First reverse $a_1, a_2, .., a_n$.

Consider two following arrays:

• $less_i, 1 \leq i \leq 3\times 10^5$: maximum length of all subsequence which ends with $... \leq i$.

• $greater_i, 1 \leq i \leq 3\times 10^5$: maximum length of all subsequence which ends with $... \geq i$.

• initially both are filled with zero.

Start sweep line form $1$ to $n$:

• for each $a_i$ maximum length subsequence that ends with $... \leq a_i$ is $max_{j=1}^{a_i}(greater_j) + 1$ lets call it $X$.

• for each $a_i$ maximum length subsequence that ends with $... \geq a_i$ is $max_{j=1}^{a_i}(less_j) + 1$ lets call it $Y$.

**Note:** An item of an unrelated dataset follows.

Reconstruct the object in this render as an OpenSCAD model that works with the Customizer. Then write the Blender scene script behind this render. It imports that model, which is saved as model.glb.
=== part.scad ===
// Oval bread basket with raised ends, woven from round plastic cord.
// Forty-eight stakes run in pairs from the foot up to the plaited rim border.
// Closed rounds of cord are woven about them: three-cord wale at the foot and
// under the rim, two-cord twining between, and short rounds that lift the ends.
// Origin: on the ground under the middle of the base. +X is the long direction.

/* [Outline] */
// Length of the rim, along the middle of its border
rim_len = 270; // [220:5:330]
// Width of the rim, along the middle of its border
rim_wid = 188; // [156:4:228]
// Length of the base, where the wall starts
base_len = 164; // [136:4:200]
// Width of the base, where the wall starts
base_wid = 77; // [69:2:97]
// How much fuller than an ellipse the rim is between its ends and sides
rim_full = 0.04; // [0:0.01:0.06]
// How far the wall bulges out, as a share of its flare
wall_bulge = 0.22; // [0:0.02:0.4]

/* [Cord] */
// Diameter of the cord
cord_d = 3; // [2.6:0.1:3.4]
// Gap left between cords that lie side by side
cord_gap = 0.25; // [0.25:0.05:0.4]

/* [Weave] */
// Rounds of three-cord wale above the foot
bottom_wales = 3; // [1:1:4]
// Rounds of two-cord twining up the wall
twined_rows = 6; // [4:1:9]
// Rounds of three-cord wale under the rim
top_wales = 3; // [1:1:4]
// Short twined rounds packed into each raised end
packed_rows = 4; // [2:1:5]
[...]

• after calculating $X$ and $Y$, $less_{a_i}$ should be updated with $X$ and also greater_{a_i} should be updated with $Y$. The answer is $max_{i=1}^{3 \times 10^5}(less_i)$ because the subsequence should finish with $\leq$.

There are some RMQ(range maximum queries) and some single elements updates that all can be done using segment trees or fenwick trees (because queries are all either a prefix or suffix) in $log(3 \times 10^5)$.

So all can be done in $n \times log(3 \times 10^5)$.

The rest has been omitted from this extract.